Psalm 108 is a psalm of a peculiar character, being composed of the ends of two others, the earlier and the latter parts of which, the cry of deep distress, and the answer to the cry in faith and hope, have been here put together. The former part of this, the end of Psalm 57, expresses the fixed assurance of the godly heart, who can now give praise and will praise among the peoples (ammin), united now in relation with Israel and in the various races of people. But all the results of God's favour are not yet produced, and the same faith, taking up Psalm 60, leaving out the cry of distress, celebrates the going out of Him whose mercy is above the heavens, to bring into subjection all those who are yet in possession of different parts of the territory of Israel.

It may be remarked here that the general character of this, as indeed of the previous book, as far as regards the position of Israel, is that of the people being restored by God to the land and delivered, but not free yet from attack, nor in possession of all the promised land; so that there is thanksgiving and praise, for God has interfered, and the state of Israel is changed; but there remains the need of help and securing against enemies yet undestroyed, and the full blessing of God in peace. A very few psalms at the end are of unmingled praise, and only praise called for. This state of deliverance, and yet full security waited for, is expressed at the end of Psalm 107; as to final deliverance, the fact only is stated.
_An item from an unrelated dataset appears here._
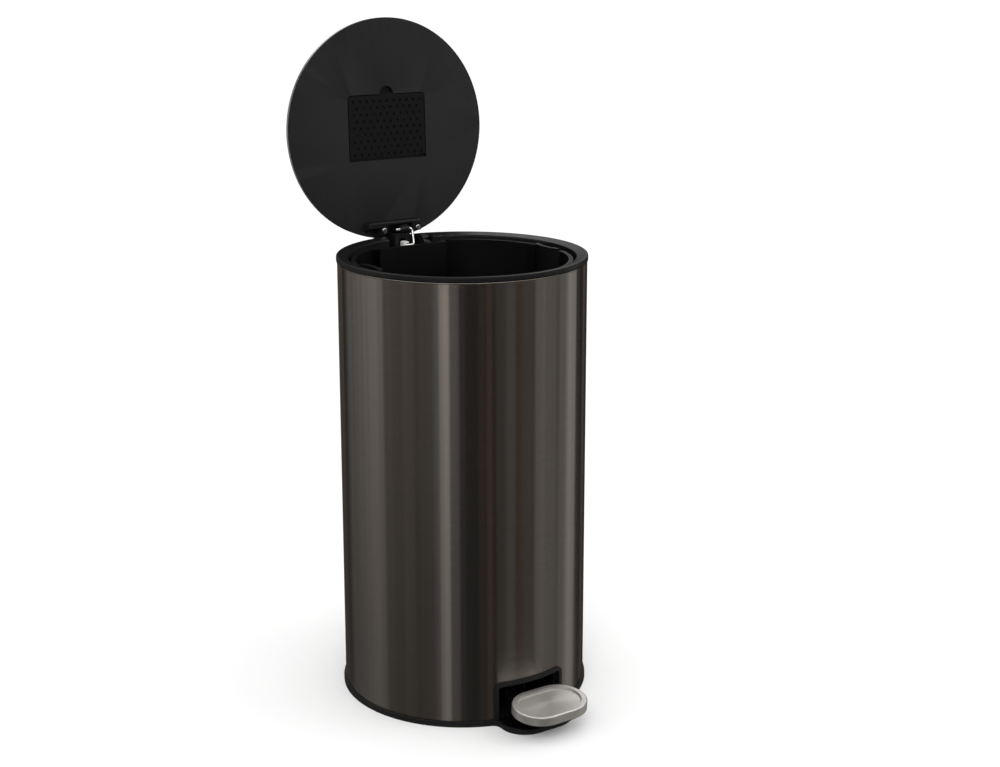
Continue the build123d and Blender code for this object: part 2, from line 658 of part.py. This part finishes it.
def pedal_lever():
    under = PEDAL_TOP - PEDAL_SIDE - PEDAL_CORE_DROP
    front_z = under - LEVER_THICK / 2
    centre = Polyline(
        (-205, front_z), (LEVER_STEP_Y[0], front_z), (LEVER_STEP_Y[1], LEVER_Z), (LEVER_REAR_Y, LEVER_Z)
    )
    profile = trace(centre, line_width=LEVER_THICK)
    strip = Plane(origin=(-LEVER_HALF_WIDTH, 0, 0), x_dir=(0, 1, 0), z_dir=(1, 0, 0)) * profile
    lever = extrude(strip, amount=2 * LEVER_HALF_WIDTH, dir=(1, 0, 0))
    for side in (-1, 1):
        x = sorted((side * LEVER_HALF_WIDTH, side * (LEVER_HALF_WIDTH - 1.6)))
        flange_top = LEVER_Z + LEVER_THICK / 2 + LEVER_FLANGE
        lever += block(x, (LEVER_STEP_Y[1] + 6, LEVER_REAR_Y - 8), (LEVER_Z, flange_top))
    lever -= bar(FULCRUM_PIN_R + RUNNING, (-30, 30), FULCRUM_Y, FULCRUM_Z)
    for y in PEDAL_SCREW_Y:
        lever -= post(PEDAL_SCREW_R + 0.1, 0, y, (front_z - 5, front_z + 5))
    return pressed(lever)


def pedal_screws():
    seat = PEDAL_TOP - PEDAL_SIDE - PEDAL_CORE_DROP - LEVER_THICK
    screws = [pan_screw(0, y, seat, 3.8, 2.0, PEDAL_SCREW_R, 9.0, up=True) for y in PEDAL_SCREW_Y]
    return pressed(joined(screws))


def lever_tip():
    top = LEVER_Z + LEVER_THICK / 2
    tip = block((-8, 10), (LEVER_REAR_Y - 6, LEVER_REAR_Y + 6), (top, TIP_TOP))
    tip = fillet([e for e in tip.edges().filter_by(Axis.X) if e.center().Z > TIP_TOP - 0.1], 2)
    hook = block((-8, 10), (LEVER_REAR_Y, LEVER_REAR_Y + 6), (LEVER_Z - LEVER_THICK / 2, top))
    return pressed(tip + hook)


NODES = {
    "base_ring": base_ring,
    "outer_shell": lambda: shell_with_screw_holes(outer_shell()),
    "top_ring": top_ring,
    "pedal_bezel": pedal_bezel,
    "bucket_platform": bucket_platform,
    "hinge_housing": hinge_housing,
    "hinge_pin": hinge_pin,
    "housing_screws": housing_screws,
    "fulcrum_blocks": fulcrum_blocks,
    "fulcrum_pin": fulcrum_pin,
    "fulcrum_screws": fulcrum_screws,
    "rod_guides": rod_guides,
    "lever_bumper": lever_bumper,
    "inner_bucket": inner_bucket,
    "lid_cap": lid_cap,
    "lid_liner": lid_liner,
    "filter_pad": filter_pad,
    "filter_cover": filter_cover,
    "lid_bracket": lid_bracket,
    "lid_screws": lid_screws,
    "link_bush": link_bush,
    "wire_link": wire_link,
    "push_rod": push_rod,
    "rod_head": rod_head,
    "rod_foot": rod_foot,
    "pedal_plate": pedal_plate,
    "pedal_core": pedal_core,
    "pedal_lever": pedal_lever,
    "pedal_screws": pedal_screws,
    "lever_tip": lever_tip,
}

os.makedirs("parts", exist_ok=True)
for name, make in NODES.items():
    export_step(make(), f"parts/{name}.step")
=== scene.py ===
import json
import math

import bpy
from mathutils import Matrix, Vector

# A round pedal bin with its lid open, in a plain pale studio. Metres, +Z up.
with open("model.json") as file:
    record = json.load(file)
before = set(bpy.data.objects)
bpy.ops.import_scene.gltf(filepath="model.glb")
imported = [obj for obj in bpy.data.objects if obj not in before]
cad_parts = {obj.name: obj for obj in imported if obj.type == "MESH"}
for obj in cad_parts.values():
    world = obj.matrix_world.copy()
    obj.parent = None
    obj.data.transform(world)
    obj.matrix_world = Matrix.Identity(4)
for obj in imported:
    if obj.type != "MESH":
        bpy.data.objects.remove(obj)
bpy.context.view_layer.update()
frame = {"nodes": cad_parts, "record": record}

# ---- Camera ----
CAMERA_POSITION = (-0.9994, -1.5826, 0.8740)
CAMERA_TURN = -33.61
CAMERA_DIP = 13.04
CAMERA_LENS = 59.04
CAMERA_SHIFT = -0.06
CAMERA_NEAR = 0.05
CAMERA_FAR = 50

# ---- Studio ----
FLOOR_COLOUR = (0.975, 0.975, 0.975)
FLOOR_RADIUS = 40.0
WORLD_LEVEL = 1.06
DOME_RADIUS = 3.4
DOME_LIFT = 0.3
DOME_COLUMNS = 720
DOME_ROWS = (-89, -60, -35, -25, -15, -5, 0, 8, 15, 20, 26, 32, 36, 40, 47, 54, 58, 62, 70, 89)
CAMERA_AZIMUTH = -32.3
# Soft lights: name, position, target, width, height and power.
LIGHTS = (
    ("key", (-1.6, -2.2, 2.6), (0, 0, 0.4), 1.6, 1.6, 25),
    ("fill", (2.2, -1.6, 1.8), (0, 0, 0.4), 1.4, 1.8, 12),
)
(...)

The connection of the two parts of this psalm is not without interest. The first part praises Jehovah for what He is as known to the heart in faith; but God in contrast with man. His mercy is great above the heavens and His truth reaches to the clouds, mercy being as ever first as the root of all. The second part begins with looking for Jehovah to rise up as God above the heavens and His glory above all the earth. He is to take His place and vindicate His name as God, that His beloved may be delivered. Verse 7 brings out the answer of God, taking up in detail all Israel's rights as His. Thus Jehovah has war with the nations possessing their land, but it is in Israel, and through God they will do valiantly. Hence here it is God, not Jehovah, because it is not the covenant relation, but what He, who is so, is in contrast with man whose help is vain.